The following command:

`ApproximateInt(x*exp(-x), x = 0 .. 2, partition = 1, method = boole, output = plot, boxoptions = [filled = [color = pink, transparency = .5]])`

produces the following plot:

which shows that the quartic approximation is very good for this function.

Reproduce $\int_0^{2} x {\rm e}^{-x} \,dx$ using 4 subintervals using Simpson’s 3/8-rule and Boole’s Rule

`evalf(ApproximateInt(x*e^(-x),x=0..2,partition=4,method=simpson[3/8]))`

returns `0.5939668110`

and we can check the error by typing:

`evalf(abs(int(x*exp(-x), x = 0 .. 2)-(#)))`

where (#) is the line number of the approximation and the result is `0.0000273394`

and checking the approximation using Boole’s rule:

`evalf(ApproximateInt(x*e^(-x),x=0..2,partition=4,method=boole))`

returns `0.5939941135`

and we can check the error by typing:

`evalf(abs(int(x*exp(-x), x = 0 .. 2)-(#)))`

where (#) is the line number of the approximation and the result is `0.0000273394`

returns

$$3.69\cdot 10^{-8}$$

So the approximation is nearly 8 digits.

We saw above using specific techniques to find numerical solutions to definite integrals. It is important to know how these techniques work and to understand what is going on when you need to do an integral numerically.
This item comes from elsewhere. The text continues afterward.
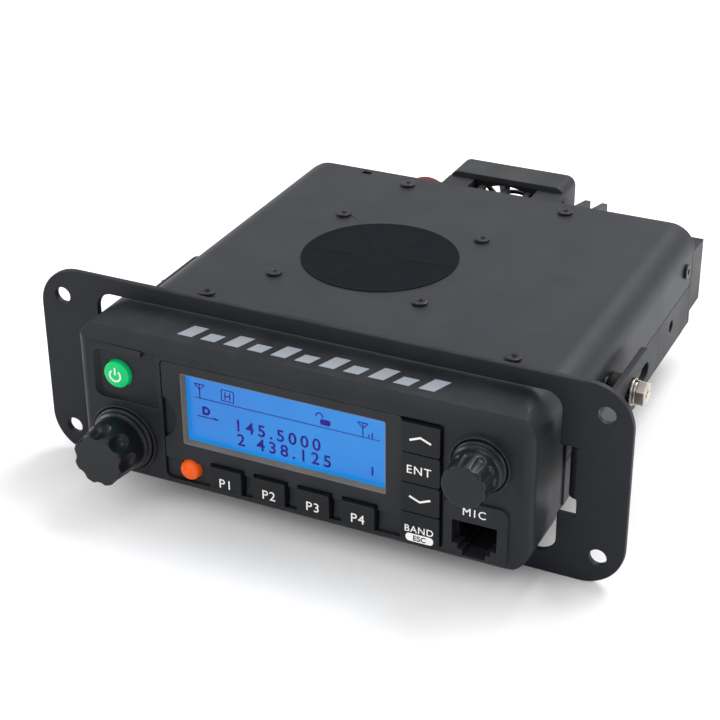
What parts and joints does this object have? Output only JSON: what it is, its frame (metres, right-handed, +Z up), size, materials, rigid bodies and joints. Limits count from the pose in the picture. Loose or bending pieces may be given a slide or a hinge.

However, there are times when you just want the answer to a definite integral, you want it accurate to some level and you aren’t that concerned with how Maple comes up with the answer.

Let’s return to the example $\int_0^{1} {\rm e}^{-x^{2}} \, dx$, which is related to probabilities under the normal curve. If we just want to find the integral of this and do it using some numerical technique, let’s type:

`int(exp(-x^2), x = 0 .. 1, numeric = true)`

and the result is 0.7468241328. If we want more digits of accuracy, we can type:

`int(exp(-x^2), x = 0 .. 1, numeric = true, digits = 20)`

which will return the answer to 20 digits. (Pretty cool!!)

Evaluate $\int_0^{2} \sqrt{4-x^{2}}\,dx$ to 20 digits. Is that what you expected? Why?